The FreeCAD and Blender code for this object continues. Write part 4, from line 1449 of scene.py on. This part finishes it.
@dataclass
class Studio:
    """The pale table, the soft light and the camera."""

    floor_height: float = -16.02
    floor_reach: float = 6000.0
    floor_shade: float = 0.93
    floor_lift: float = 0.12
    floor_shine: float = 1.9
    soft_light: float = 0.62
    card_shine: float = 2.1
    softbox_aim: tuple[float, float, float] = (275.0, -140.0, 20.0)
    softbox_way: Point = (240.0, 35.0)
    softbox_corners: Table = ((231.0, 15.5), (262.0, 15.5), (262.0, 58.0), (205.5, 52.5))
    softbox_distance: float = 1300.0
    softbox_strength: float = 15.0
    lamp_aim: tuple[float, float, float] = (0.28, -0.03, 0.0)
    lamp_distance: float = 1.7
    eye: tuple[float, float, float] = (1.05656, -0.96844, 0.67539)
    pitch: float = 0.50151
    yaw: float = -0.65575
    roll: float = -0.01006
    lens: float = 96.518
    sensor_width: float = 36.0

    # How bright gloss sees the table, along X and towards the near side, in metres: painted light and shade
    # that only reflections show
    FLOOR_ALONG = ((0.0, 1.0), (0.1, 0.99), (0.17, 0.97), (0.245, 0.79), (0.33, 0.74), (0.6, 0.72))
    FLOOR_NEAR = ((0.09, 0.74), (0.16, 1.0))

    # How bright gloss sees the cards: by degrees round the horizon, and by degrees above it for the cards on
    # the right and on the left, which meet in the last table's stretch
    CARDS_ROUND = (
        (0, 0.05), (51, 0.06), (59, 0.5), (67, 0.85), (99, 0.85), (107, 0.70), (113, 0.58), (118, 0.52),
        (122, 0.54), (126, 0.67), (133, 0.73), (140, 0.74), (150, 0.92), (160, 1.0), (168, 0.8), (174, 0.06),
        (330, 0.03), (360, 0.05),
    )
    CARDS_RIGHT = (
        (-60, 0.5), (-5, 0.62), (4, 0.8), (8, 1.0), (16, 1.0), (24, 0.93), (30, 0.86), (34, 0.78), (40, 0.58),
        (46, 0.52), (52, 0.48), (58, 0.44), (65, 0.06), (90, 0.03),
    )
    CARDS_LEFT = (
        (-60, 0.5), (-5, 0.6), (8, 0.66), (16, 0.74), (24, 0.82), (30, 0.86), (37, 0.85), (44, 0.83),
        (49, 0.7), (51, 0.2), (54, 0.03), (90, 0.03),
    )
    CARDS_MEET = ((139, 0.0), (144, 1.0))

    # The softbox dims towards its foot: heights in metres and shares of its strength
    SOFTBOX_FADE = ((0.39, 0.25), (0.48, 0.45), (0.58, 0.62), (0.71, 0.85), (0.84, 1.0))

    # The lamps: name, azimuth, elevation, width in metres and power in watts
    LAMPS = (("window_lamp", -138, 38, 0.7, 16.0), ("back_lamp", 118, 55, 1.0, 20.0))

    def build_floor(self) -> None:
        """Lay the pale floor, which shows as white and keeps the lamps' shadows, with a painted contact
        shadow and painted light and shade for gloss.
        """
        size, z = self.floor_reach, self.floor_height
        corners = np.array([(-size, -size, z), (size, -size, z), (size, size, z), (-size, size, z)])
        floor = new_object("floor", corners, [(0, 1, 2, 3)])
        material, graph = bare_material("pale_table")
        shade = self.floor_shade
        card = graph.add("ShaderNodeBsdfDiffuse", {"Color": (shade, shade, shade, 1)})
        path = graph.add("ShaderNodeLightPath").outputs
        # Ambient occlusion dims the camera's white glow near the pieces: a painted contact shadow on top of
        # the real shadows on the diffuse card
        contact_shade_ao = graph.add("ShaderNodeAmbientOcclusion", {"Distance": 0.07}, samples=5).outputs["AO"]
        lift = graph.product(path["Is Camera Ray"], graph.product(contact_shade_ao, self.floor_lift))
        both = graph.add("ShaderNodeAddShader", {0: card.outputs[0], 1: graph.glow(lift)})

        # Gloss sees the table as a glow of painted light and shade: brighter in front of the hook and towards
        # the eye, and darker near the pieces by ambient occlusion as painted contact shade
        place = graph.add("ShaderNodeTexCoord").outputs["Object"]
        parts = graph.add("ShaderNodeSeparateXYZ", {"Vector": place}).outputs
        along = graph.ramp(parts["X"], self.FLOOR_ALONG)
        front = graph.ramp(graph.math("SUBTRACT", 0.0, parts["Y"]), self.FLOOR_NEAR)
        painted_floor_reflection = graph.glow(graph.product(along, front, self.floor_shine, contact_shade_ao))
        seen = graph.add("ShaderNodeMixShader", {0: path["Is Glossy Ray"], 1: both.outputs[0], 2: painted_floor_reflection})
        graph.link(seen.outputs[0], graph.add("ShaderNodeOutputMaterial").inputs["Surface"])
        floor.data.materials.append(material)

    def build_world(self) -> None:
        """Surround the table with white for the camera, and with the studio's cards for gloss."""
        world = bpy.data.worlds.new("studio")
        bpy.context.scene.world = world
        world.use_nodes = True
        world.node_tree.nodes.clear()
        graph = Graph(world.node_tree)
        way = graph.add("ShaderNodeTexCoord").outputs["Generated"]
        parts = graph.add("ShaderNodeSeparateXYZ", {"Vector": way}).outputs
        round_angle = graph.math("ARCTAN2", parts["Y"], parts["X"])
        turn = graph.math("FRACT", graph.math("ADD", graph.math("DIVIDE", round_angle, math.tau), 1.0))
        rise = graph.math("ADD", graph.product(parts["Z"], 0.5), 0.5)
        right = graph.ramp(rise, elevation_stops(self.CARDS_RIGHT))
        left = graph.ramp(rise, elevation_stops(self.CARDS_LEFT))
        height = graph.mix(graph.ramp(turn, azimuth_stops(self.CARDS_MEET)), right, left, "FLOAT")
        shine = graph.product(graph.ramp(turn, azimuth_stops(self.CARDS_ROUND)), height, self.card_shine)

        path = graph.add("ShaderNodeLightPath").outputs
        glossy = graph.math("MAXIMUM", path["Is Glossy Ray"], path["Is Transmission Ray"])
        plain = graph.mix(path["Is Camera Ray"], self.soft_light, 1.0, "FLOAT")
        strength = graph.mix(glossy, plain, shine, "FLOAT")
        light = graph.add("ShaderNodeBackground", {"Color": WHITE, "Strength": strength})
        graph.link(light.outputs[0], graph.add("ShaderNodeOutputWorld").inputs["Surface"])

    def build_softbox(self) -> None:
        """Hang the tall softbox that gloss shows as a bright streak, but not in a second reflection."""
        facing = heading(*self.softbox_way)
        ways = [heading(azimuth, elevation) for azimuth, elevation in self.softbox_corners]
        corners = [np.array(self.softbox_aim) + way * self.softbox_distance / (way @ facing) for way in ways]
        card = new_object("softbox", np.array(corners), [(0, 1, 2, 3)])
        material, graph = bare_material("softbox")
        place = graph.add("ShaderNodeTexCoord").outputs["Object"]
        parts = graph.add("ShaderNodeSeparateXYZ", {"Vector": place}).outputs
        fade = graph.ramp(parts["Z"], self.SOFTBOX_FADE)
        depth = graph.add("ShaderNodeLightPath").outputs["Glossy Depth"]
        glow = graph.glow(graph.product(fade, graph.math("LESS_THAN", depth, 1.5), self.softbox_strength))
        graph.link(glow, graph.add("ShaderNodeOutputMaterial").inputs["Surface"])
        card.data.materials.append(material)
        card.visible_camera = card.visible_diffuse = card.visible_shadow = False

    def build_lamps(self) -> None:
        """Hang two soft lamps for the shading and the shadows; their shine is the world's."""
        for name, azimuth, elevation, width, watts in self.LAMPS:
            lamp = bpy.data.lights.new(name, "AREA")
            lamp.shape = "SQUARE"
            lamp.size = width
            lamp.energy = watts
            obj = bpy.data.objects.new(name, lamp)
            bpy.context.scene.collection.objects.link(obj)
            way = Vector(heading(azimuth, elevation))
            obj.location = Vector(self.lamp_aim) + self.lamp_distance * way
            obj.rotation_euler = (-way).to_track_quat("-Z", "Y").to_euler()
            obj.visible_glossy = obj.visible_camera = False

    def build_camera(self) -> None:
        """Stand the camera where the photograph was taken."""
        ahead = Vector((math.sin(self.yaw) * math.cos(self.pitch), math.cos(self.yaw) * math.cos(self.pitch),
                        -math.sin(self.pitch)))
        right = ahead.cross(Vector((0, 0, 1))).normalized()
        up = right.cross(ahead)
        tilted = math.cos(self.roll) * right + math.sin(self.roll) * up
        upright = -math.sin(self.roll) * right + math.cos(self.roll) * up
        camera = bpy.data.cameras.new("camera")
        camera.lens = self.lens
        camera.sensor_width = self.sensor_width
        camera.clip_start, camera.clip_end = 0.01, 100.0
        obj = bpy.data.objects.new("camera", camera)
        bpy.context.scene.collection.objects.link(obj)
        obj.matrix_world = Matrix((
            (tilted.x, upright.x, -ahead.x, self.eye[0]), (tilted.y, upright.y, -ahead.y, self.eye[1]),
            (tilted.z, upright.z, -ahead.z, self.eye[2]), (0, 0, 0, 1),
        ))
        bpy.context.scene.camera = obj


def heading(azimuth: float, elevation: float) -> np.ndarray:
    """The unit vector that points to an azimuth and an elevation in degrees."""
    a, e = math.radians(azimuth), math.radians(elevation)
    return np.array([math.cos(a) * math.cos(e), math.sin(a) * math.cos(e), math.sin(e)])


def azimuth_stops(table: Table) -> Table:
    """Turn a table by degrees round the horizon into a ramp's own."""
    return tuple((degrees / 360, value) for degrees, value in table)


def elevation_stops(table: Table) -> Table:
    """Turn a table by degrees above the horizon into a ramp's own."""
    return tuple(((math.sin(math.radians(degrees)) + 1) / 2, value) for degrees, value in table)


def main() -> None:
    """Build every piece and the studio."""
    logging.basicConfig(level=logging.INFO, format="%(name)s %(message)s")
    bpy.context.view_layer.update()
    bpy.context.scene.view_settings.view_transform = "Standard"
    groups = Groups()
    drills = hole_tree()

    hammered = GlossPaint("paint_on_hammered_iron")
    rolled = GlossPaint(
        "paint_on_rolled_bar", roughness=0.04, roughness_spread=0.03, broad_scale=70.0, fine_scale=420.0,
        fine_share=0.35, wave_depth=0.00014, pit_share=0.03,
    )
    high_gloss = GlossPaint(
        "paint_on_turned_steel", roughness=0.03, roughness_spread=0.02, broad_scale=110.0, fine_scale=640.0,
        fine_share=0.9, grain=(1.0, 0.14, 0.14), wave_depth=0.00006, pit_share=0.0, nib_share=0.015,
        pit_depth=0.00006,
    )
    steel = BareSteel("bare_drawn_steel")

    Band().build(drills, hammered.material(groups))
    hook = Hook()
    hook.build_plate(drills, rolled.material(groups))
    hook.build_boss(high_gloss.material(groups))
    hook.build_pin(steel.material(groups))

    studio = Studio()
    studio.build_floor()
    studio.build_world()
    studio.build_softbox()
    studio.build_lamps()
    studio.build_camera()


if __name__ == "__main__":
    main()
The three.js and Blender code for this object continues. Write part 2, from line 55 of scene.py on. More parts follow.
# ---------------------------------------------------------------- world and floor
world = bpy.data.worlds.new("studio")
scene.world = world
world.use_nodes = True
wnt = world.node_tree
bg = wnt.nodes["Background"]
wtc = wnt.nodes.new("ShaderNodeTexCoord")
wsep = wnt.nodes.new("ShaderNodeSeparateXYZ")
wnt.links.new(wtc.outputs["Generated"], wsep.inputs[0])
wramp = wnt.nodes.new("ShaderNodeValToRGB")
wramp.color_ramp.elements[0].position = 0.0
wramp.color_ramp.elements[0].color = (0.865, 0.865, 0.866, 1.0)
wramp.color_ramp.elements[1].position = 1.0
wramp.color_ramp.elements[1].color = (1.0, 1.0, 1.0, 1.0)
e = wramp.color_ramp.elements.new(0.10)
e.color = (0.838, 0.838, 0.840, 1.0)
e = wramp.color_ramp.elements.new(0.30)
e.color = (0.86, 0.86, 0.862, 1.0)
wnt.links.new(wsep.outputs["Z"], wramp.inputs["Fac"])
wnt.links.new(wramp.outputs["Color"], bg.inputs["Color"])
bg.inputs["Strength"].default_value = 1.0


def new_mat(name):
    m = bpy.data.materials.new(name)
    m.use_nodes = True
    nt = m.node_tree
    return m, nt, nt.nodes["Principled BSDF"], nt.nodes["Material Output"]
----
[WRITTEN EXERCISE]
From the top of the listing above, restate each line word for word up to and including the line with "pale table, the"; add nothing else.

[RESPONSE TO THIS TASK]
The FreeCAD and Blender code for this object continues. Write part 4, from line 1449 of scene.py on. This part finishes it.
@dataclass
class Studio:
    """The pale table, the soft light and the camera."""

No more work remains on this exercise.